Gather, from the data below, each line in which the word "down" occurs.

▸ DATA LISTING:
--- start ---
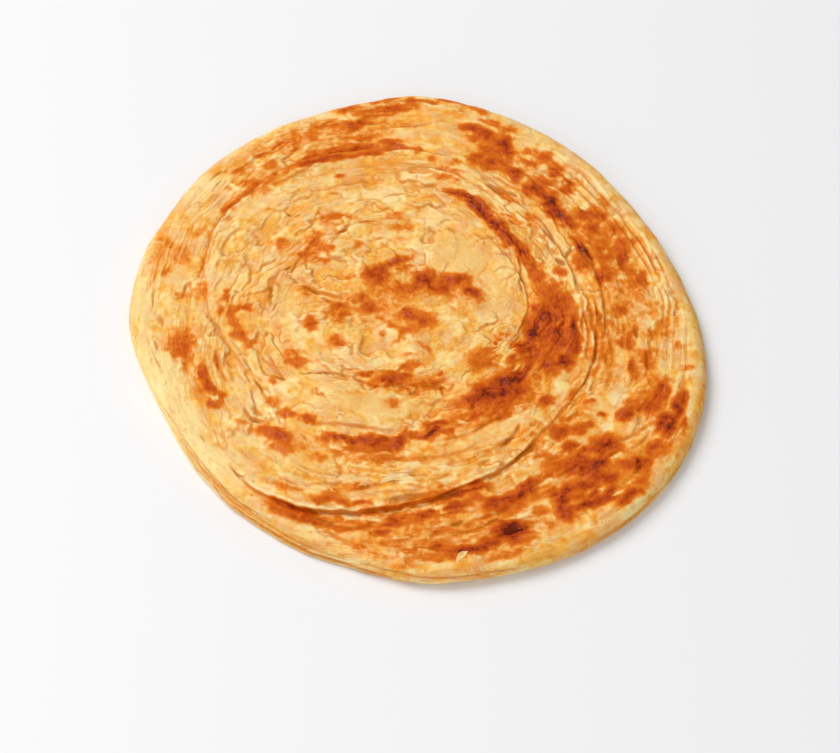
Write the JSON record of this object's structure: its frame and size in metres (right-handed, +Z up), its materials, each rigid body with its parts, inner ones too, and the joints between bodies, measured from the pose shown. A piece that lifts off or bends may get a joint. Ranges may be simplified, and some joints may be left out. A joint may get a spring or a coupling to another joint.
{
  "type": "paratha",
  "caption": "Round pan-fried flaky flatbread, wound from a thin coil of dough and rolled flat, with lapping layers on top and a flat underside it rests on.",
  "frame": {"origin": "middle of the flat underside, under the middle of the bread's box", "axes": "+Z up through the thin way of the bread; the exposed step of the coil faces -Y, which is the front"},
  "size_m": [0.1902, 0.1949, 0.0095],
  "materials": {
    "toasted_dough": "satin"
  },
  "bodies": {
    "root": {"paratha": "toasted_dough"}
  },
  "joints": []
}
--- end ---
--- start ---
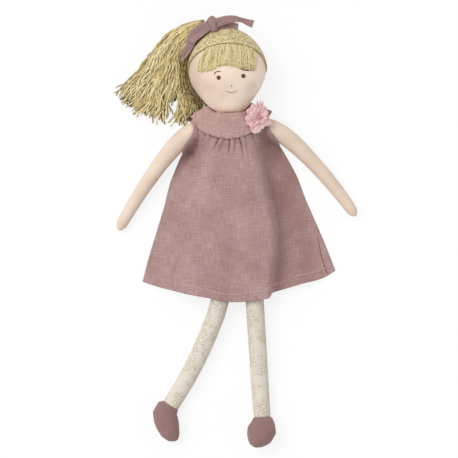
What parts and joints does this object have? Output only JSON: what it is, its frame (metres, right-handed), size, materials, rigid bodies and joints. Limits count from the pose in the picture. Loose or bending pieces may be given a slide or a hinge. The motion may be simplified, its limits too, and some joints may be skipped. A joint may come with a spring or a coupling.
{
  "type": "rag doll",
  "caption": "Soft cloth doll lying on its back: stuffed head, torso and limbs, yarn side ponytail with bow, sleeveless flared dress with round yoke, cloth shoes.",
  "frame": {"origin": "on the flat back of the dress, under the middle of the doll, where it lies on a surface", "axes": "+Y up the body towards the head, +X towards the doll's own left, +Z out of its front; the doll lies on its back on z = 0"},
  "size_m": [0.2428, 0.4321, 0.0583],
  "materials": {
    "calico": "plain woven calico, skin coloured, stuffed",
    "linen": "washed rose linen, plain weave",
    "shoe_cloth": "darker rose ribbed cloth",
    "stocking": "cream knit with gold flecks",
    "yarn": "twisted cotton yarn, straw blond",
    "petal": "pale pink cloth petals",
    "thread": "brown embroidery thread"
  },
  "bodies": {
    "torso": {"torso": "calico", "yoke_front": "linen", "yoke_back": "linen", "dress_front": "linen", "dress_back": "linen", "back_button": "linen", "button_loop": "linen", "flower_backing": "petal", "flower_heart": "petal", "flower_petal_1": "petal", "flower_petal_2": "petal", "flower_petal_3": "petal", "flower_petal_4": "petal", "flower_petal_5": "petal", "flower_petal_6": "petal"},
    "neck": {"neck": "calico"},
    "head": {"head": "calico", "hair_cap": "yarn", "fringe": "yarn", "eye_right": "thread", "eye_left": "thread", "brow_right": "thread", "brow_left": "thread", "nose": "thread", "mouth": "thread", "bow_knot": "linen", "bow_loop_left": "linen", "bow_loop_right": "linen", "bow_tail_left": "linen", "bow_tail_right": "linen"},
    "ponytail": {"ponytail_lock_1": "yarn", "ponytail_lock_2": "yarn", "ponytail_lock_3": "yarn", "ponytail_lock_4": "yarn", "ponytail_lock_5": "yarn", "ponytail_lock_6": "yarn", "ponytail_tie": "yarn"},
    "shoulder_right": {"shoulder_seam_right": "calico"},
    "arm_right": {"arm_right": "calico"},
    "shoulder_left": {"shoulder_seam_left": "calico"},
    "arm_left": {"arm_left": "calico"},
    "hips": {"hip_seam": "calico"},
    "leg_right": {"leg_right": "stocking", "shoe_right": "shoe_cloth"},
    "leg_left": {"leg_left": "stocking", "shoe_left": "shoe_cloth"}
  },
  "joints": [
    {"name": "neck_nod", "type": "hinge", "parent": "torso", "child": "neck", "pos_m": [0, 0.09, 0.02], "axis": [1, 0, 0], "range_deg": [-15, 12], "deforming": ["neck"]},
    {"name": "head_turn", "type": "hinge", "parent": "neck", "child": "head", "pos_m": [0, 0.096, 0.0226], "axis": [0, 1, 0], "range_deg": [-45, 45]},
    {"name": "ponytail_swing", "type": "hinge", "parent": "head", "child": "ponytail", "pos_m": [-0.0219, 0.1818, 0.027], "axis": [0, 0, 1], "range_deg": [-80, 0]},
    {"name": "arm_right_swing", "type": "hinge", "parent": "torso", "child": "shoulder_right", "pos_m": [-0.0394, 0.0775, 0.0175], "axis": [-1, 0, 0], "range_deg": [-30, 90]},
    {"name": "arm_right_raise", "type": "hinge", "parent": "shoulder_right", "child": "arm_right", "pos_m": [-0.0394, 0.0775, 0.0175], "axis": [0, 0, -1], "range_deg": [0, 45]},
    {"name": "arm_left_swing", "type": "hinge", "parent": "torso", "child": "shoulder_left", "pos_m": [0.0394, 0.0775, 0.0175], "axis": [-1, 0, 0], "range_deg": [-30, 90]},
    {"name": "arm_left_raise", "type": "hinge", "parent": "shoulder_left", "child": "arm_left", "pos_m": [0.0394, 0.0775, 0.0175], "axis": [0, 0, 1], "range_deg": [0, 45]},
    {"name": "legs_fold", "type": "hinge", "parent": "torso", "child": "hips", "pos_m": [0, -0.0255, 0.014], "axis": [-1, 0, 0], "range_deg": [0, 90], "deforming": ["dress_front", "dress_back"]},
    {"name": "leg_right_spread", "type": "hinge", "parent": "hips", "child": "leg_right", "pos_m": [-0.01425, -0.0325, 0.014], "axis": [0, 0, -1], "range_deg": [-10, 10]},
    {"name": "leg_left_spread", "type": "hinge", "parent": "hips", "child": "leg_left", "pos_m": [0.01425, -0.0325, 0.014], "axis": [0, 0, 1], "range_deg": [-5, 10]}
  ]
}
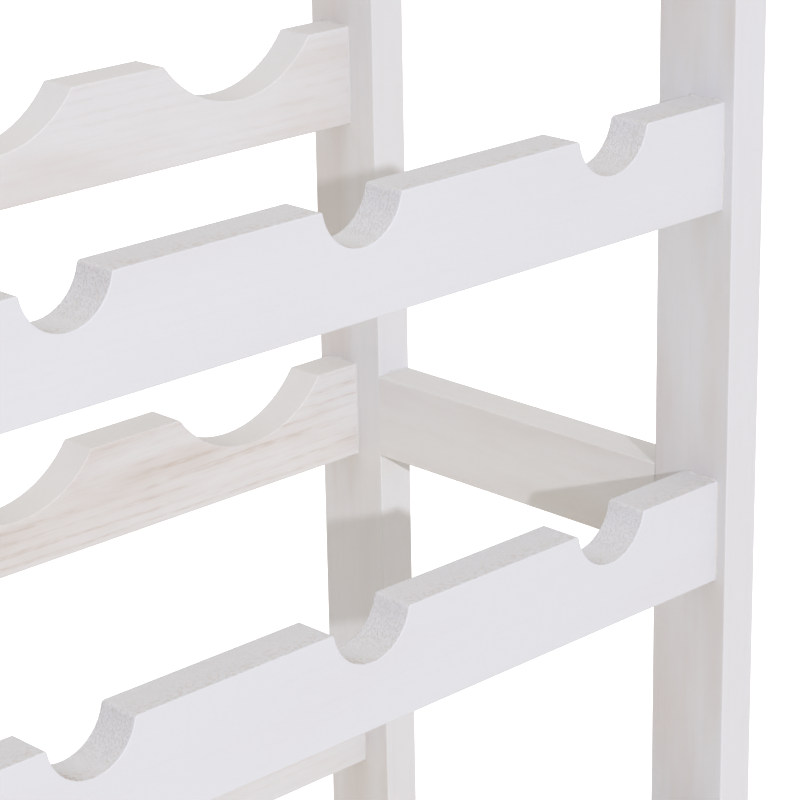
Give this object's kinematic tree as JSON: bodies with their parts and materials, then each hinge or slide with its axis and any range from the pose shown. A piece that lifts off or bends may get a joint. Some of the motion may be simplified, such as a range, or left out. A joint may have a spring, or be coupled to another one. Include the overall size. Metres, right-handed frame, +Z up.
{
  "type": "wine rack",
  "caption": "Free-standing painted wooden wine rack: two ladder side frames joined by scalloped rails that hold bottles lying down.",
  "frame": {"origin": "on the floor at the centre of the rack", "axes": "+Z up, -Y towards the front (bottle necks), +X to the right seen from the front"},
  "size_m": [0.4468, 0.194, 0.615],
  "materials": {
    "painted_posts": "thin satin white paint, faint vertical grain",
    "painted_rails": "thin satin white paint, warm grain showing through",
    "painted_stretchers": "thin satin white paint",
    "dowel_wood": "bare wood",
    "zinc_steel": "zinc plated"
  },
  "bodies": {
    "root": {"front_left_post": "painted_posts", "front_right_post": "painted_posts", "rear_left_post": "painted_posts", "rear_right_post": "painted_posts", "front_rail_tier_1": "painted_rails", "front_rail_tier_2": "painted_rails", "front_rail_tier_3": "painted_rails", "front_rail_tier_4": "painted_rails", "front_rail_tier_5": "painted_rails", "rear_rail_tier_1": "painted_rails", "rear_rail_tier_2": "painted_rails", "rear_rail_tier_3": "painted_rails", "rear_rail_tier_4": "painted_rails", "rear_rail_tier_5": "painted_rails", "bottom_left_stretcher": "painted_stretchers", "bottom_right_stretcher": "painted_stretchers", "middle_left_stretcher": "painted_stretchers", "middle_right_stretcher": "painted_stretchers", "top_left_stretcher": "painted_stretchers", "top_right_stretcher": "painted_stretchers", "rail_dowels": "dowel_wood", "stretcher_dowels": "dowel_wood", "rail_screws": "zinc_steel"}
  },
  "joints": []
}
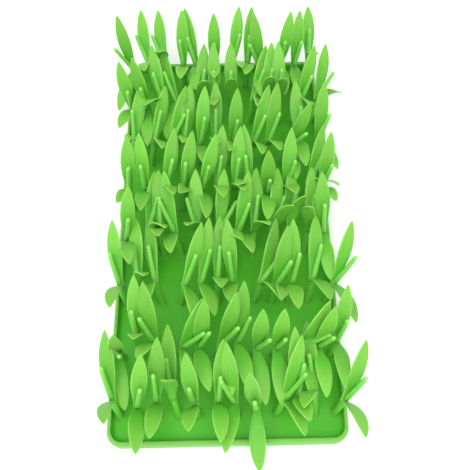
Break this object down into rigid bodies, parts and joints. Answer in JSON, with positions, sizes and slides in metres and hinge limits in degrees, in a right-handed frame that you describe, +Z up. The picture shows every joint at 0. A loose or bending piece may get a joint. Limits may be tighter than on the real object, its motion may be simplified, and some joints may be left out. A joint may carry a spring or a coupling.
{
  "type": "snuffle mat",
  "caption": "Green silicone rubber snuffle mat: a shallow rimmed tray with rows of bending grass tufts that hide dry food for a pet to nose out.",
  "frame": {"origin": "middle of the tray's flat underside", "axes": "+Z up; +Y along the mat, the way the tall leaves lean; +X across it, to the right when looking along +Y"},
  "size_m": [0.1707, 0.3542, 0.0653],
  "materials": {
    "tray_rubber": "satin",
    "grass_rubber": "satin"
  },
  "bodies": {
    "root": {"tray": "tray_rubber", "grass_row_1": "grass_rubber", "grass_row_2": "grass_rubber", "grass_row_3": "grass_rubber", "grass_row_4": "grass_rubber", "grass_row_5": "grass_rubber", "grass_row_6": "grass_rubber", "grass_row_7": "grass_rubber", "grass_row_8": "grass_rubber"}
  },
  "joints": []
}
--- end ---
▸ OUTPUT FOR THIS EXERCISE:
  "caption": "Free-standing painted wooden wine rack: two ladder side frames joined by scalloped rails that hold bottles lying down.",
Break this object down into rigid bodies, parts and joints. Answer in JSON, with positions, sizes and slides in metres and hinge limits in degrees, in a right-handed frame that you describe, +Z up. The picture shows every joint at 0. A loose or bending piece may get a joint. Limits may be tighter than on the real object, its motion may be simplified, and some joints may be left out. A joint may carry a spring or a coupling.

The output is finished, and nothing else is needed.